EXERCISE OBJECTIVE: Select and reproduce each line of the listing below that bears the string "with".

- - -

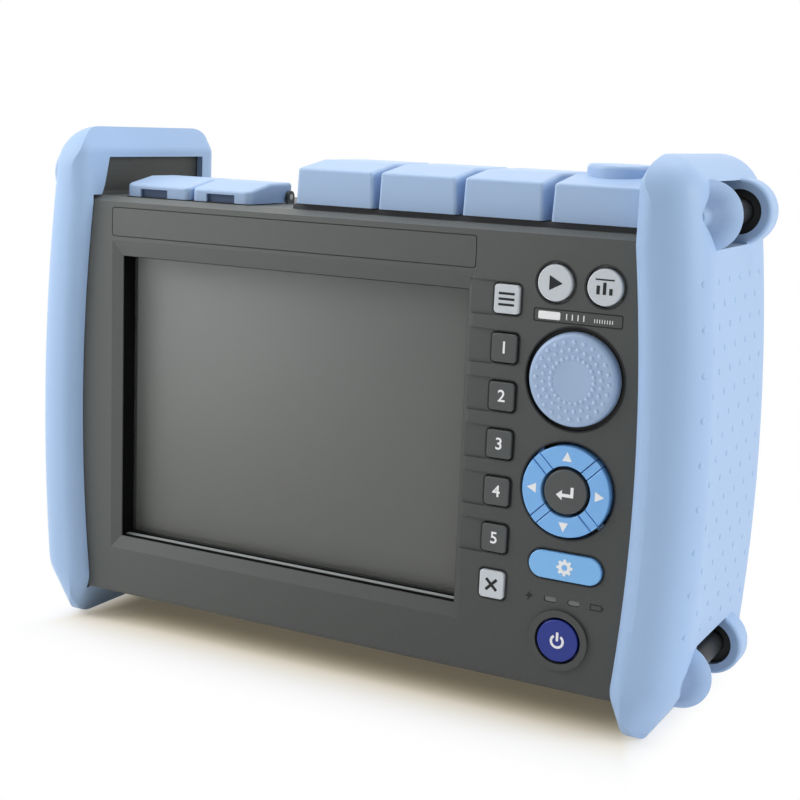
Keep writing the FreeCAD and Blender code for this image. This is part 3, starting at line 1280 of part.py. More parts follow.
def connector_deck():
    """Deck plate on the case top that carries the optical adapters and the lugs of the tall covers."""
    top = size.case_top + size.deck_thick
    flange = block("deck_flange", (size.deck_left, DECK_RIGHT), (size.deck_front, size.deck_rear),
                   (size.case_top, top))
    near = size.deck_rim + size.fit
    plug = block("deck_plug", (size.deck_left + near, DECK_RIGHT - near),
                 (size.deck_front + near, size.deck_rear - near),
                 (size.case_top - size.case_wall, size.case_top))
    lugs = []
    for number, x in enumerate(lug_spans([(left, right) for _, left, right, _ in COVERS])):
        lugs.append(lug(f"cover_lug_{number}", x, COVER_AXIS, size.case_top + size.deck_thick / 2))
    tools = [cover_rod("cover_rod_bore", size.rod_radius + size.bearing)]
    for name, left, right, barrel in COVERS:
        tools.append(rod(name + "_deck_hole", "z", barrel + size.fit,
                         ((left + right) / 2, size.port_depth, size.case_top - 2 * size.case_wall),
                         4 * size.case_wall))
    node(cut("deck_cut", fuse("deck_join", [flange, plug] + lugs), tools), "connector_deck")


def cover_rod(name, radius):
    """A rod through the lugs and the rear of all tall covers."""
    left = COVERS[0][1] - size.fit - size.lug_thick
    right = COVERS[-1][2] + size.fit + size.lug_thick
    return rod(name, "x", radius, (left, COVER_AXIS[0], COVER_AXIS[1]), right - left)


def flap_rod(name, radius):
    """A rod through the lugs and the rear of both low covers."""
    left = size.flap_1_left - size.fit - size.lug_thick
    right = size.flap_2_right + size.fit + size.lug_thick
    return rod(name, "x", radius, (left, FLAP_AXIS[0], FLAP_AXIS[1]), right - left)


def flap_lugs():
    """Lugs of the low covers, on the case top."""
    pairs = [(size.flap_1_left, size.flap_2_right)]
    return [lug(f"flap_lug_{number}", x, FLAP_AXIS, size.case_top - size.case_wall / 2)
            for number, x in enumerate(lug_spans(pairs))]


def adapters():
    """Optical adapters: a flange on the deck, a barrel, and the ferrule sleeve in its well."""
    for name, left, right, barrel in COVERS:
        seat = size.case_top + size.deck_thick
        flange = size.port_flange + barrel - size.port_barrel
        well = size.port_well + barrel - size.port_barrel
        path = [
            (size.port_bore, size.port_high - size.port_bore_deep),
            (size.port_bore, size.port_high),
            (size.port_sleeve, size.port_high),
            (size.port_sleeve, size.port_high - size.port_well_deep),
            (well, size.port_high - size.port_well_deep),
            (well, size.port_high),
            (barrel, size.port_high),
            (barrel, seat + size.port_flange_thick),
            (flange, seat + size.port_flange_thick),
            (flange, seat),
            (barrel, seat),
            (barrel, size.case_top - size.case_wall),
            (0, size.case_top - size.case_wall),
            (0, size.port_high - size.port_bore_deep),
        ]
        label = name.replace("port_cover", "optical_adapter").replace("meter_cover", "meter_adapter")
        node(turned(label + "_body", "z", ((left + right) / 2, size.port_depth, 0), path), label)


def tall_covers():
    """Tall hinged covers over the optical ports; the last one carries a low dome."""
    for name, left, right, _ in COVERS:
        front, rear = PANEL + size.cover_front, PANEL + size.cover_rear
        axis_y, axis_z = PANEL + COVER_AXIS[0], COVER_AXIS[1]
        side = [
            (front, COVER_UNDER),
            (axis_y, COVER_UNDER),
            ((axis_y + ARC_OUT * size.knuckle, axis_z - ARC_OUT * size.knuckle), (rear, axis_z)),
            (rear, size.cover_high),
            (front + size.cover_slope, size.cover_high),
            (front, size.cover_edge),
        ]
        lean = [
            (left, COVER_UNDER),
            (right, COVER_UNDER),
            (right - size.cover_taper, size.cover_high),
            (left + size.cover_taper, size.cover_high),
        ]
        deep = size.cover_rear - size.cover_front
        form = common(name + "_form", profile(name + "_side", "YZ", side, left, right - left),
                      profile(name + "_lean", "XZ", lean, size.cover_front, deep))
        soft = softened(name + "_soft", form, size.cover_round,
                        lambda edge: edge.BoundBox.ZMax > size.cover_edge.number - 0.01
                        and edge.BoundBox.YMin < (PANEL + size.cover_rear).number - 0.01)
        if name == "meter_cover":
            soft = fuse(name + "_domed", [soft, dome((left + right) / 2)])
        side_wall = size.cover_wall + size.cover_taper
        tools = [block(name + "_void", (left + side_wall, right - side_wall),
                       (size.cover_front + size.cover_wall, size.cover_rear - size.hinge_block),
                       (COVER_UNDER - PAST, size.cover_edge - size.cover_wall)),
                 rod(name + "_bore", "x", size.rod_radius + size.bearing,
                     (left - PAST, COVER_AXIS[0], COVER_AXIS[1]), right - left + 2 * PAST)]
        node(cut(name + "_cut", soft, tools), name)
    node(cover_rod("cover_rod_body", size.rod_radius), "cover_hinge_rod")


def dome(x):
    """The low round dome on top of the meter cover."""
    top = size.cover_high + size.dome_high
    bend = size.dome_round
    path = [
        (0, size.cover_high - size.cover_wall / 2),
        (size.dome_radius, size.cover_high - size.cover_wall / 2),
        (size.dome_radius, top - bend),
        ((size.dome_radius - ARC_MIDDLE * bend, top - ARC_MIDDLE * bend), (size.dome_radius - bend, top)),
        (0, top),
    ]
    return turned("dome_body", "z", (x, size.dome_depth, 0), path)


# ----------------------------------------------------------------------------------------------------
# Low covers and the sockets under them
# ----------------------------------------------------------------------------------------------------
def low_covers():
    """Two low hinged covers with a finger notch in the front."""
    covers = (("usb_cover", size.flap_1_left, size.flap_1_right),
              ("power_cover", size.flap_2_left, size.flap_2_right))
    for name, left, right in covers:
        front, rear = PANEL + size.flap_front, PANEL + size.flap_rear
        axis_y, axis_z = PANEL + FLAP_AXIS[0], FLAP_AXIS[1]
        side = [
            (front, FLAP_UNDER),
            (axis_y, FLAP_UNDER),
            ((axis_y + ARC_OUT * size.knuckle, axis_z - ARC_OUT * size.knuckle), (rear, axis_z)),
            (rear, size.flap_high),
            (front + size.flap_slope, size.flap_high),
            (front, size.flap_edge),
        ]
        raw = profile(name + "_side", "YZ", side, left, right - left)
        corners = softened(name + "_corners", raw, size.flap_corner,
                           lambda edge: runs(edge, "z") and lies(edge, "y", PANEL + size.flap_front))
        soft = softened(name + "_soft", corners, size.cover_round,
                        lambda edge: edge.BoundBox.ZMin > size.flap_edge.number - 0.01
                        and edge.BoundBox.YMin < (PANEL + size.flap_rear).number - 0.01)
        wall = size.flap_wall
        tools = [block(name + "_void", (left + wall, right - wall),
                       (size.flap_front + size.flap_corner, size.flap_rear - size.hinge_block),
                       (FLAP_UNDER - PAST, size.flap_edge - wall)),
                 block(name + "_notch", (left + size.notch_in, left + size.notch_in + size.notch_wide),
                       (size.flap_front - PAST, size.flap_front + size.notch_deep),
                       (FLAP_UNDER - PAST, FLAP_UNDER + size.notch_high)),
                 rod(name + "_bore", "x", size.rod_radius + size.bearing,
                     (left - PAST, FLAP_AXIS[0], FLAP_AXIS[1]), right - left + 2 * PAST)]
        node(cut(name + "_cut", soft, tools), name)
    node(flap_rod("flap_rod_body", size.rod_radius), "low_cover_hinge_rod")


def sockets():
    """USB port and DC jack, which face upwards under the low covers."""
    top = size.case_top - size.fit
    x, depth = span(FLAP_1_MIDDLE, size.usb_wide), span(SOCKET_DEPTH, size.usb_deep)
    shell = block("usb_form", x, depth, (top - size.usb_long, top))
    thin = size.usb_shell
    mouth = block("usb_mouth", (x[0] + thin, x[1] - thin), (depth[0] + thin, depth[1] - thin),
                  (top - size.usb_long + 4 * thin, top + PAST))
    tongue = block("usb_tongue", (x[0] + 3 * thin, x[1] - 3 * thin),
                   span(SOCKET_DEPTH - size.usb_deep / 8, 4 * thin),
                   (top - size.usb_long + 2 * thin, top - 2 * thin))
    node(fuse("usb_join", [cut("usb_shell_cut", shell, [mouth]), tongue]), "usb_port")
    path = [
        (0, -size.jack_long),
        (size.jack_radius, -size.jack_long),
        (size.jack_radius, 0),
        (size.jack_bore, 0),
        (size.jack_bore, -JACK_SHARE * size.jack_long),
        (size.jack_pin, -JACK_SHARE * size.jack_long),
        (size.jack_pin, -size.fit),
        (0, -size.fit),
    ]
    jack = turned("jack_body", "z", (FLAP_2_MIDDLE, SOCKET_DEPTH, top), path)
    node(jack, "dc_jack")


# ----------------------------------------------------------------------------------------------------
# Battery and stand
# ----------------------------------------------------------------------------------------------------
TRAY_FLOOR = REAR_FACE - size.door_thick - 2 * size.fit - size.pack_deep - size.tray_wall


def battery():
    """Battery pack in its tray, and the door that lies flush in the rear face."""
    inset = size.door_rim + size.fit
    rear = REAR_FACE - size.door_thick - size.fit
    node(plate("pack_form", (size.door_left + inset, size.door_right - inset),
               (size.door_low + inset, size.door_high - inset), size.pack_corner,
               (rear - size.pack_deep, rear)),
         "battery_pack")
    play = size.door_play
    x = (size.door_left + play, size.door_right - play)
    z = (size.door_low + play, size.door_high - play)
    panel = plate("door_form", x, z, size.door_corner - play, (REAR_FACE - size.door_thick, REAR_FACE))
    ribs = []
    ends = 4 * size.door_corner
    for number in range(GROOVES):
        height = size.door_high - (3 + number) * size.door_corner
        ribs.append(block(f"door_groove_{number}", (size.door_left + ends, size.door_right - ends),
                          (REAR_FACE - size.door_thick / 3, REAR_FACE + PAST),
                          span(height, size.door_corner / 2)))
    node(cut("door_cut", panel, ribs), "battery_door")


STAND_AXIS = (REAR_FACE - size.stand_thick / 2, size.stand_high - size.stand_thick / 2)


def stand_pin_rod(name, radius, into):
    """A rod through the top of the stand that reaches into the case at both ends."""
    half = size.stand_half + size.stand_play + into
    return rod(name, "x", radius, (-half, STAND_AXIS[0], STAND_AXIS[1]), 2 * half)


def stand():
    """Folding stand: a frame with a rounded hinge edge, and its pin."""
    inner, outer = PANEL + REAR_FACE - size.stand_thick, PANEL + REAR_FACE
    middle, top = PANEL + STAND_AXIS[0], STAND_AXIS[1]
    side = [
        (inner, size.stand_low),
        (outer, size.stand_low),
        (outer, top),
        ((middle, size.stand_high), (inner, top)),
    ]
    half = size.stand_half
    slab = profile("stand_side", "YZ", side, -half, 2 * half)
    corners = softened("stand_corners", slab, size.stand_corner,
                       lambda edge: runs(edge, "y") and lies(edge, "z", size.stand_low))
    limb = size.stand_limb
    opening = plate("stand_window", (-half + limb, half - limb),
                    (size.stand_low + limb, size.stand_high - 2 * limb), size.stand_corner,
                    (REAR_FACE - 2 * size.stand_thick, REAR_FACE + size.stand_thick))
    bore = stand_pin_rod("stand_bore", size.pin_radius + size.bearing, size.pin_end)
    node(cut("stand_cut", corners, [opening, bore]), "folding_stand")
    node(stand_pin_rod("stand_pin_body", size.pin_radius, size.pin_end), "stand_pin")


# ----------------------------------------------------------------------------------------------------
# Assembly
# ----------------------------------------------------------------------------------------------------
front_case()
rear_case()
case_screws()
name_plate()
bumpers()
bumper_carriers()
strap_bars()
screen()
keys()
lamps()
knob()
boards()
optical_module()
connector_deck()
adapters()
tall_covers()
low_covers()
sockets()
battery()
stand()
doc.recompute()

for item in doc.Objects:
    if "Invalid" in item.State or "Error" in item.State:
        raise RuntimeError(f"{item.Name}: {item.State}")
for piece in NODES:
    if piece.Shape.isNull() or not piece.Shape.isValid() or not piece.Shape.Solids:
        raise RuntimeError(f"{piece.Label} has no valid solid")

os.makedirs("parts", exist_ok=True)
for piece in NODES:
    piece.Shape.exportStep(f"parts/{piece.Label}.step")
    print(f"{piece.Label:26s} {len(piece.Shape.Solids):2d} solids {piece.Shape.Volume:12.1f} mm3")
print(len(NODES), "nodes")
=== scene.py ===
"""The looks of the fibre tester: finishes for its solids, marks on its keys, seals, linings and grip studs.

Everything is in metres in the frame of the model: +X to the right of somebody who faces the panel, +Y to
the rear, +Z up. Sizes of marks, seals and studs are given in millimetres and turned into metres by MM.
"""
import json
import math

import bpy
from mathutils import Matrix, Vector


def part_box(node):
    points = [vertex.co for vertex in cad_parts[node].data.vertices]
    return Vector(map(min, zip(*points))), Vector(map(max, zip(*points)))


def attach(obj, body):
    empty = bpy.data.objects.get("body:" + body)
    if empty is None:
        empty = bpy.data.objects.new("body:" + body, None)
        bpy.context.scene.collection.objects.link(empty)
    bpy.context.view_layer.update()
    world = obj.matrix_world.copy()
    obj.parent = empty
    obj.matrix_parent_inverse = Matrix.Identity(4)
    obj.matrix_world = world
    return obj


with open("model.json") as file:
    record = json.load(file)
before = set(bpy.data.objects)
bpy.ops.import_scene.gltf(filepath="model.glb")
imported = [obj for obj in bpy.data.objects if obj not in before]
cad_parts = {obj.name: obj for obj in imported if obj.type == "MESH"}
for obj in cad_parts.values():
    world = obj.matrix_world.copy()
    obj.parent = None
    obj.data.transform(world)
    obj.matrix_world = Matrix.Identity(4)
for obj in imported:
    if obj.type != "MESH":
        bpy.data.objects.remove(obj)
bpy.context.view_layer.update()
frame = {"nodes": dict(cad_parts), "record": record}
nodes = frame["nodes"]
MM = 0.001
FUNCTION_KEYS = [f"function_key_{number}" for number in range(1, 6)]
LOW_COVERS = ["usb_cover", "power_cover"]
COVERS = ["port_cover_1", "port_cover_2", "port_cover_3", "meter_cover"] + LOW_COVERS
STRAP_BARS = [f"strap_bar_{level}_{side}" for level in ("upper", "lower") for side in ("left", "right")]


# ---------------------------------------------------------------------------------------------------
# Finishes
# ---------------------------------------------------------------------------------------------------
def tone(red, green, blue):
    """A colour from its 0 to 255 numbers, as the renderer's linear light."""
    def linear(value):
        value /= 255
        return value / 12.92 if value <= 0.04045 else ((value + 0.055) / 1.055) ** 2.4
    return (linear(red), linear(green), linear(blue), 1.0)


def shaded(colour, factor):
    """A colour made lighter or darker."""
    return tuple(min(part * factor, 1.0) for part in colour[:3]) + (1.0,)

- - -

TASK SOLUTION:
    """Two low hinged covers with a finger notch in the front."""
    """Folding stand: a frame with a rounded hinge edge, and its pin."""
with open("model.json") as file:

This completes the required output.